America's unemployment rate crossed the 10 percent mark Friday, as the economy continued to shed jobs despite recent signs of improvement.
The news underscored that job creation is the big political imperative for President Obama and Congress as 2010 elections loom on the horizon.
The jobless rate jumped to 10.2 percent in October, up from 9.8 percent a month before, the Labor Department reported. The economy lost 190,000 jobs last month, the report also said. The job losses were broad-based, spanning from retail to construction, from manufacturing to entertainment.
"I won't rest until America prospers once again," Mr. Obama said at a podium in the White House Rose Garden.
The economic news came as the president signed a bill to extend unemployment benefits for jobless Americans and also to expand a tax credit for home buyers. The White House, he said, is considering additional job-creation programs, beyond the $787 billion stimulus that's already under way. Among the possibilities: more direct federal spending for things like road building, tax breaks for businesses, and measures to make it easier for small employers to get loans.
Economists see signs that the economy and job market are beginning to turn toward recovery. But such turns often take many months, and the worry in the current cycle is that the strains of the credit crisis will make a jobs rebound harder than usual.
According to top White House economist Christina Romer, the jump in unemployment partly reflects a "typical lag" between when economic growth resumes – as it did in the third quarter – and when firms start hiring again. But she added, "Having the unemployment rate reach double digits is a stark reminder of how much work remains to be done before American families see the job gains and reduced unemployment that they need and deserve.”

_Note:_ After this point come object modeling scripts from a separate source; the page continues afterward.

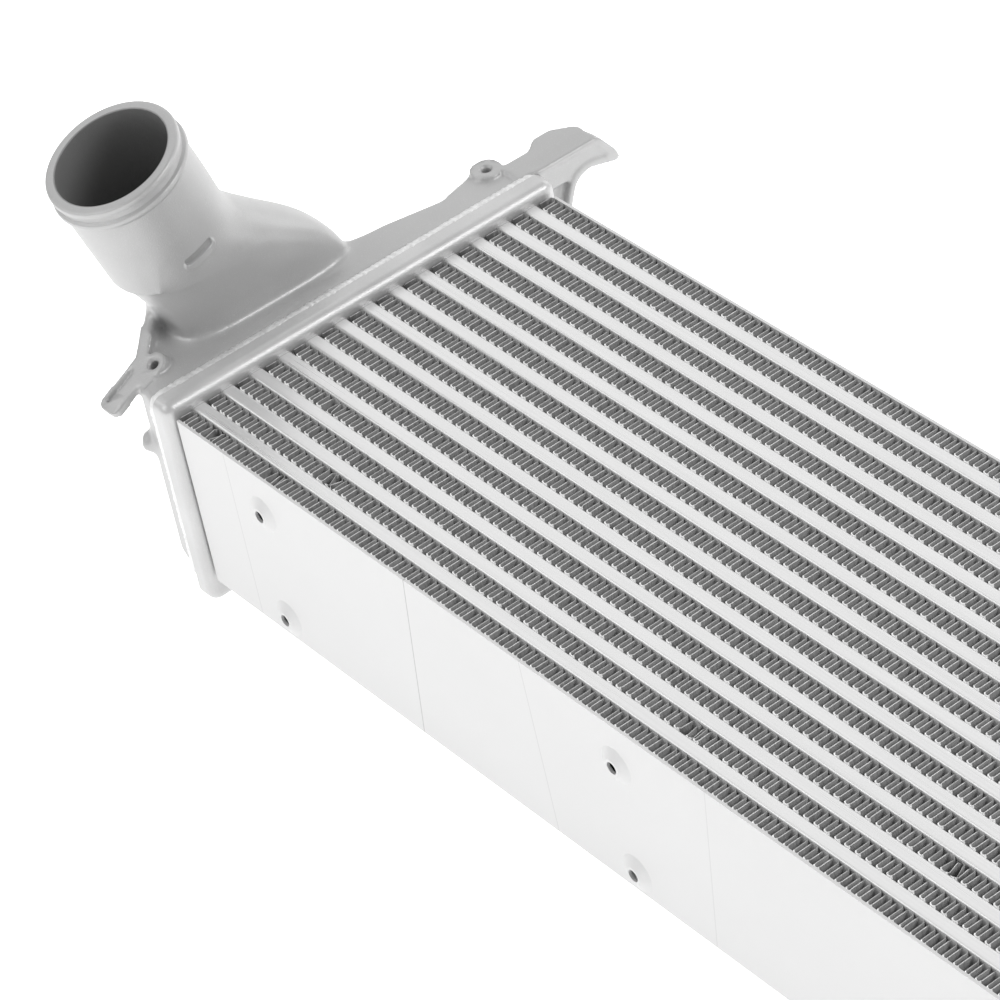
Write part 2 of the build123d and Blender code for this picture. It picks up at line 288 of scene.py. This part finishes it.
def split(graph):
    """The object coordinates as three values."""
    x = graph.node("ShaderNodeSeparateXYZ", {0: object_place(graph)})
    return x, x.out("Y"), x.out("Z")


def noise(graph, scale, detail=3.0, roughness=0.5):
    """A noise with its own scale along each axis."""
    place = graph.node("ShaderNodeMapping", {"Vector": object_place(graph), "Scale": scale})
    inputs = {"Vector": place, "Scale": 1.0, "Detail": detail, "Roughness": roughness}
    return graph.node("ShaderNodeTexNoise", inputs)


def vector_math(graph, operation, *inputs, **named):
    values = dict(enumerate(inputs))
    values.update(named)
    output = "Value" if operation in ("DOT_PRODUCT", "LENGTH") else "Vector"
    return graph.node("ShaderNodeVectorMath", values, output, operation=operation)


def metal(name, paint, relief, depth, metallic):
    """An aluminium with a paint, a relief of the given depth and a metallic share."""
    material = bpy.data.materials.new(name)
    material.use_nodes = True
    graph = Graph(material.node_tree)
    colour, roughness = paint(graph)
    bump = graph.node("ShaderNodeBump", {"Height": relief(graph), "Distance": depth, "Strength": 1.0})
    surface = {"Base Color": colour, "Metallic": metallic, "Roughness": roughness, "Normal": bump}
    shader = graph.node("ShaderNodeBsdfPrincipled", surface)
    graph.node("ShaderNodeOutputMaterial", {"Surface": shader})
    return material


# %% Sprayed and rough surfaces
def inside_bore(graph):
    """1 in the neck's bore and in the same bore of the other end, which get painted shade."""
    x, y, z = split(graph)
    place = graph.node("ShaderNodeCombineXYZ", {0: 0 - x.size(), 1: y, 2: z})
    away = vector_math(graph, "SUBTRACT", place, neck_foot)
    height = vector_math(graph, "DOT_PRODUCT", away, neck_axis)
    along = vector_math(graph, "SCALE", neck_axis, Scale=height)
    radius = vector_math(graph, "LENGTH", vector_math(graph, "SUBTRACT", away, along))
    above_foot = height.between(0.0, 6 * MM)
    return above_foot * (1 - radius.between(bore_radius + 0.2 * MM, bore_radius + 0.9 * MM))


def cast_paint(graph):
    patch = noise(graph, (22, 22, 22), 4.0).between(0.3, 0.7)
    speck = noise(graph, (1700, 1700, 1700), 1.0).between(0.62, 0.75)
    recess = graph.node("ShaderNodeAttribute", output="Fac", attribute_name="recess")
    colour = graph.mix(patch, grey(0.49), grey(0.53))
    colour = graph.mix(0.3 * speck, colour, grey(0.75))
    # painted shade: the floor of the slot's recess is darkened
    colour = graph.mix(0.5 * recess, colour, grey(0.2))
    # painted shade: the bore is darkened almost to black, since little light reaches into it
    colour = graph.mix(0.6 * inside_bore(graph), colour, grey(0.12))
    return colour, 0.36 + 0.06 * patch


def cast_relief(graph):
    return noise(graph, (1500, 1500, 1500), 2.0) + 0.6 * noise(graph, (300, 300, 300), 2.0)


def header_paint(graph):
    patch = noise(graph, (40, 40, 40), 4.0).between(0.3, 0.7)
    speck = noise(graph, (1700, 1700, 1700), 1.0).between(0.62, 0.75)
    colour = graph.mix(patch, grey(0.60), grey(0.66))
    return graph.mix(0.3 * speck, colour, grey(0.8)), 0.35 + 0.06 * patch


def weld_paint(graph):
    patch = noise(graph, (300, 300, 300), 4.0).between(0.3, 0.7)
    return graph.mix(patch, grey(0.76), grey(0.92)), 0.34 + 0.12 * patch


# %% Drawn, rolled and folded surfaces
def lines_along(graph):
    return noise(graph, (4, 700, 60), 3.0).between(0.3, 0.7)


def tube_paint(graph):
    """Bright drawn metal, with a thin line where the spray on the header ends."""
    x, y, z = split(graph)
    line = lines_along(graph)
    cloud = noise(graph, (14, 50, 50), 3.0).between(0.3, 0.7)
    out = x.size() - header_face
    sprayed = out.between(-9 * MM, -1 * MM)
    edge = 1 - (out + 1.2 * MM).size().between(0.15 * MM, 0.45 * MM)
    colour = graph.mix(line, grey(0.78), grey(0.84))
    colour = graph.mix(0.25 * cloud, colour, grey(0.74))
    colour = graph.mix(0.35 * sprayed, colour, grey(0.5))
    colour = graph.mix(0.5 * edge, colour, grey(0.35))
    return colour, 0.27 + 0.06 * line + 0.1 * sprayed


def sheet_relief(graph):
    return noise(graph, (500, 500, 500), 2.0)


# %% [markdown]
# The near plate shows four faint seams, each a straight line that may lean a little. A line's
# place at half height and its lean are enough, because the distance from it is one subtraction.

# %% Plate seams
plate_seams = ((-293.3, 0.0, 0.25), (-155.6, 0.123, 0.6), (-61.5, -0.043, 0.25), (59.4, 0.125, 0.2))


def plate_paint(graph):
    x, y, z = split(graph)
    patch = noise(graph, (9, 9, 14), 4.0).between(0.2, 0.8)
    colour = graph.mix(patch, grey(0.70), grey(0.73))
    for middle, lean, strength in plate_seams:
        away = (x - middle * MM - lean * (z - core_middle.z)).size()
        seam = 1 - away.between(0.1 * MM, 0.5 * MM)
        colour = graph.mix(strength * seam, colour, grey(0.3))
    return colour, 0.42 + 0.06 * patch


def foil_patches(graph):
    return noise(graph, (400, 400, 90), 3.0).between(0.25, 0.75)


def foil_paint(graph):
    """Walls painted dark as shade, painted highlights on the top edges and far bends, painted glints on
    the near bends.
    """
    rise = graph.node("ShaderNodeAttribute", output="Fac", attribute_name="rise")
    across = graph.node("ShaderNodeAttribute", output="Fac", attribute_name="across")
    fold = graph.node("ShaderNodeAttribute", output="Fac", attribute_name="fold")
    # painted highlight: the top edges of the foil are lightened where they would catch the light
    rim_highlight = rise.size().between(0.4960, 0.4985) * (1 - 0.9 * across.between(0.4, 0.9))
    rim_highlight = rim_highlight * (1 - 0.3 * (0 - across).between(0.7, 0.95))
    # painted light: the upper part of each far bend is lightened
    far = rise.between(0.42, 0.49) * across.between(0.6, 0.95)
    # painted glint: a bright spot on top of each near bend
    near_bend_glint = rise.between(0.478, 0.483) * (0 - across).between(0.72, 0.86)
    # painted shade: the walls are nearly black because little light reaches between the folds
    colour = graph.mix(foil_patches(graph), grey(0.11), grey(0.155))
    colour = graph.mix(0.4 * far, colour, grey(0.6))
    colour = graph.mix(0.35 * rim_highlight + 0.3 * rim_highlight * fold, colour, grey(0.9))
    return graph.mix(near_bend_glint, colour, grey(1.0)), 0.42 + 0.1 * foil_patches(graph)


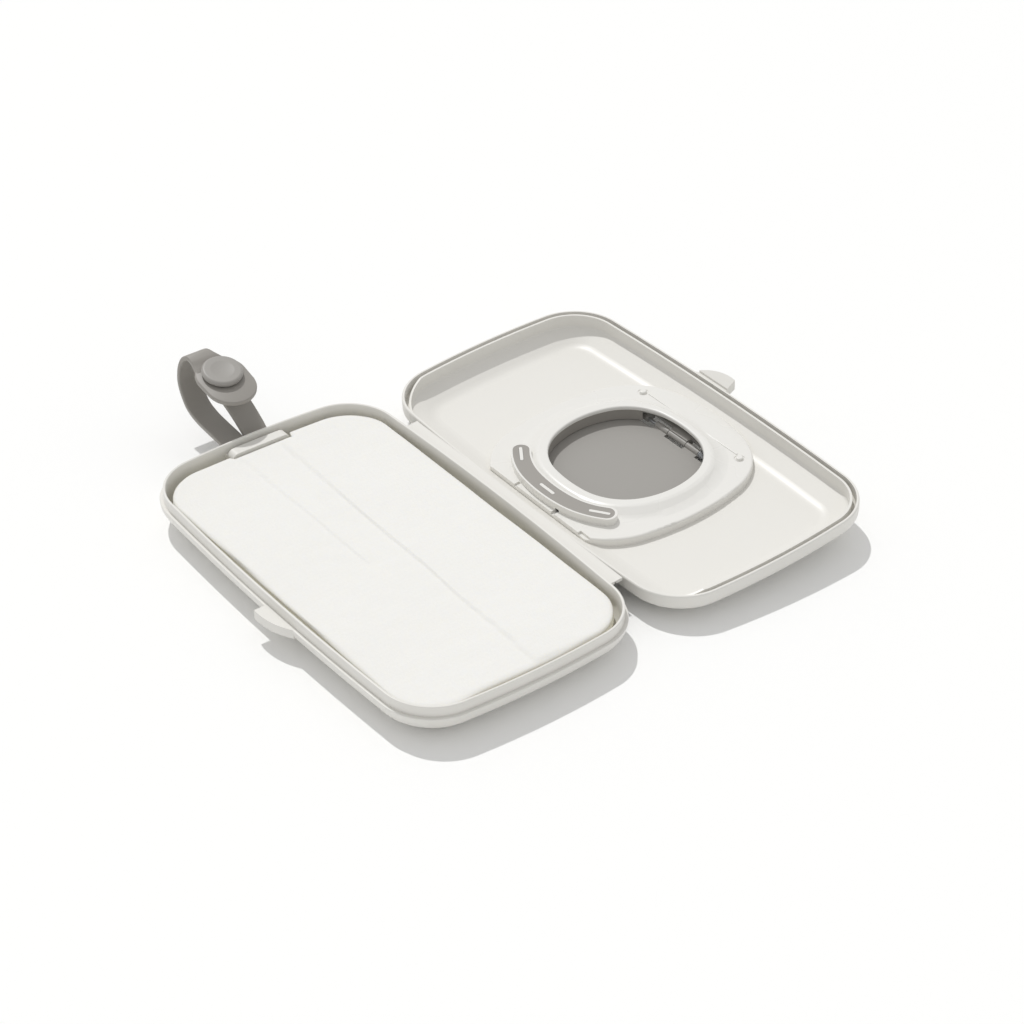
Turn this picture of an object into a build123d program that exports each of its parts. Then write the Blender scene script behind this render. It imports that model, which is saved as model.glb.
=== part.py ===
# Travel case for baby wipes, lying open on a table: a tray and a lid joined by a moulded
# living hinge, a flip lid over the dispensing window, and a silicone strap with a press stud.
# Millimetres. Origin: centre of the tray's underside, on the table. +X along the case, away
# from the strap. +Y from the tray to the lid. +Z up.
# Parts of the lid are drawn in the lid's own frame (hinge line at y = 0, rim plane at z = 0,
# inside of the lid facing +Z) and are then placed by place_lid.
import math
import os

from build123d import *

# ---- driving dimensions -------------------------------------------------------------------
case_length = 203.0        # tray and lid, outside, along X
case_width = 118.3         # tray or lid alone, outside, along Y
case_corner_r = 25.0       # plan corner radius, outside
side_bow_r = 1560.0        # plan radius of the long sides
end_bow_r = 395.0          # plan radius of the short sides
tray_height = 13.2         # underside of the tray to the parting plane
lid_depth = 13.0           # outer face of the lid to its rim plane
hinge_gap = 5.7            # between tray and lid at the middle of the hinge
wall = 1.8                 # general wall of tray and lid
tray_band = 4.4            # upright band below the tray's rim
lid_band = 6.5             # upright band below the lid's rim
tray_slope = 1.35          # inward run of the belly for each unit of depth
lid_slope = 2.1
tray_knee_r = 8.6          # rounding under the tray's band
tray_foot_r = 8.6          # and along its foot
lid_knee_r = 3.0
lid_foot_r = 12.0
shoulder_r = 0.9           # outer edge of both rims
ledge = 1.5                # step outside the tray's spigot
spigot_wall = 1.2
spigot_height = 4.7
spigot_gap = 0.3           # spigot to groove, each side
lip_wall = 1.0             # inner lip of the lid's groove
groove_depth = 5.6
gasket_height = 0.5
lip_drop = 0.3             # lip below the rim plane
lip_relief_start = 9.0     # from the hinge line, the lip climbs from the groove's floor
lip_relief_end = 24.0      # to its full height
rim_gap = 0.1              # rim to ledge when closed
lid_tilt = 2.84            # degrees, the open lid leans on its flip lid

hinge_length = 140.0
hinge_leaf = 1.4           # thickness of the two leaves
web_width = 0.6
web_thickness = 0.35

tab_reach = 4.8            # finger tabs, out from the wall
tab_length = 20.0          # each half of the split tab, along X
tab_height = 4.2
tab_split = 0.6            # gap between the two halves
tab_offset = -1.0          # middle of the split, along X

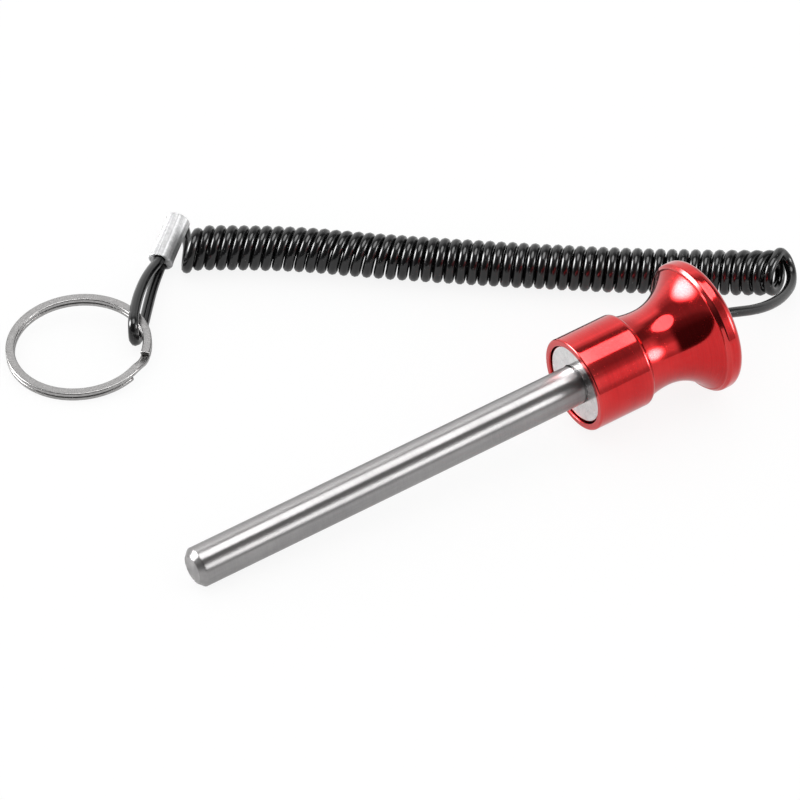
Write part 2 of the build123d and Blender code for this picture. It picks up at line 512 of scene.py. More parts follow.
@dataclass(frozen=True)
class Finish:
    """Surface whose colour and roughness vary by weighted patterns.

    Attributes:
        name: Name of the material.
        colours: Colours at tone 0 and at tone 1.
        tone: Weights of the patterns in the tone.
        roughness: Roughness that the patterns add to.
        uneven: Weights of the patterns in the roughness.
        relief: Pattern that raises the surface, its strength and its height.
        clouds: Scale of the soft patches.
        lines: Lay and density of the fine lines.
        drawn: Lay and density of a second set of lines.
        specks: Scale, size and amount of the tiny marks.
        edges: True where the outer edges count as a pattern.
        layer: Pattern that a last colour follows, its strength and that colour.
        tangent: Direction along which the lines spread the light.
        shader: Constant values of the shader, by name.
    """

    name: str
    colours: Colours
    tone: Weights
    roughness: float
    uneven: Weights
    relief: Relief
    clouds: float
    lines: Ruling | None = None
    drawn: Ruling | None = None
    specks: Triple | None = None
    edges: bool = False
    layer: Layer | None = None
    tangent: Triple | None = None
    shader: Values = (("Metallic", 1.0),)

    def marks(self, tree: Tree, effects: SharedEffects) -> dict[Mark, Socket]:
        """Makes the patterns that this finish has.

        Args:
            tree: The material's node tree.
            effects: The shared node groups.

        Returns:
            A socket from 0 to 1 for each pattern.
        """
        place = add_node(tree, "ShaderNodeTexCoord").outputs["Object"]

        def stored(name: str, output: str) -> Socket:
            """Value or vector stored on the mesh."""
            return add_node(tree, "ShaderNodeAttribute", attribute_name=name).outputs[output]

        def group(effect: Tree, *values: object) -> tuple[Socket, ...]:
            """Results of a shared group, given its inputs in their order."""
            return tuple(add_node(tree, "ShaderNodeGroup", dict(enumerate(values)), node_tree=effect).outputs)

        made = {Mark.CLOUDS: group(effects.cloudiness, place, self.clouds)[0]}
        for first, ruling in ((Mark.LINES, self.lines), (Mark.DRAWN, self.drawn)):
            if ruling:
                lay, density = ruling
                made[first], streaks = group(effects.fine_lines, stored(PATTERN, "Vector"), lay.value, density)
                made.setdefault(Mark.STREAKS, streaks)
        if self.specks:
            made[Mark.SPECKS] = group(effects.specks, place, *self.specks)[0]
        if self.edges:
            made[Mark.EDGE] = stored(EDGE, "Fac")
        return made

    def build(self, effects: SharedEffects) -> Material:
        """Makes the material.

        Args:
            effects: The shared node groups.

        Returns:
            The material.
        """
        material = bpy.data.materials.new(self.name)
        material.use_nodes = True
        tree = material.node_tree
        marks = self.marks(tree, effects)

        def total(base: float, weights: Weights) -> Socket:
            """Sum of a base number and the weighted patterns."""
            return reduce(lambda so_far, term: math_node(tree, "MULTIPLY_ADD", marks[term[0]], term[1], so_far),
                          weights, base)

        def mix(share: Socket, first: object, second: object) -> Socket:
            """Colour between two colours or sockets, by the share of the second."""
            return add_node(tree, "ShaderNodeMix", {0: share, 6: first, 7: second}, data_type="RGBA").outputs[2]

        colour = mix(total(0.0, self.tone), *self.colours)
        if self.layer:
            mark, strength, last = self.layer
            colour = mix(math_node(tree, "MULTIPLY", marks[mark], strength), colour, last)
        mark, strength, height = self.relief
        raised = add_node(tree, "ShaderNodeBump", {"Height": marks[mark], "Strength": strength, "Distance": height})
        values = {"Base Color": colour, "Roughness": total(self.roughness, self.uneven),
                  "Normal": raised.outputs[0], **dict(self.shader)}
        if self.tangent:
            values["Tangent"] = add_node(tree, "ShaderNodeCombineXYZ", dict(enumerate(self.tangent))).outputs[0]
        for name, value in values.items():
            connect(tree, tree.nodes["Principled BSDF"].inputs[name], value)
        return material


@dataclass(frozen=True)
class AnodisedRed(Finish):
    """Polished aluminium under a clear red anodised film, with a painted highlight of paler red on its outer edges.
    """

    name: str = "anodised_red"
    colours: Colours = ((0.55, 0.010, 0.0125, 1.0), (0.68, 0.020, 0.021, 1.0))
    tone: Weights = ((Mark.CLOUDS, 0.55), (Mark.STREAKS, 0.45))
    roughness: float = 0.09
    uneven: Weights = ((Mark.LINES, 0.035), (Mark.CLOUDS, 0.03), (Mark.SPECKS, 0.2))
    relief: Relief = (Mark.LINES, 0.25, 2e-6)
    clouds: float = 120.0
    lines: Ruling = (Lay.ROUND, 5.0)
    specks: Triple = (1500.0, 0.16, 0.46)
    edges: bool = True
    # painted highlight: the outer edges of the turned profile are coloured paler red
    layer: Layer = (Mark.EDGE, 0.45, (0.88, 0.16, 0.15, 1.0))
    shader: Values = (
        ("Metallic", 1.0), ("Coat Weight", 0.45), ("Coat Roughness", 0.05), ("Coat IOR", 1.5))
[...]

The labor report blended ongoing challenges with some signs of progress. Among the more-positive trends:
• Employment at temporary-help services rose by more than 33,700 jobs in October. Such a development is often seen as a precursor of permanent hiring in the economy. The number of these jobs had been relatively flat for several months.
• The job losses for two prior months were revised downward. The new estimates are that in September, America lost 219,000 jobs (down from a prior estimate of 263,000) and that in August, job losses totaled 154,000 (down from 201,000 reported earlier).
• Government jobs held steady overall, despite the sharp slide in tax revenues this year. Federal stimulus efforts are at least partially offsetting cutbacks at the state and local level. Local governments pared 16,000 jobs, while state payrolls were unchanged and the federal government added 16,000 jobs.
• The healthcare sector, also supported by government programs and stimulus money, has continued to add jobs throughout the year.
On the negative side:
• The average workweek didn't budge upward from 33 hours. A rise there would be another sign that employers will soon need to hire more workers.
• An alternative gauge of unemployment jumped even more in October than the official jobless rate. This other measure includes people who are too discouraged to apply for jobs or who are working part time because they can't find full-time jobs. This rate rose to 17.5 percent of the workforce, up from 17 percent in September and 12 percent a year ago.
• People are staying unemployed longer than in previous recessions going back to 1980. This suggests that the road back to fuller employment will involve structural changes in the economy. For workers, that often means retraining and not just waiting for an old job to reappear.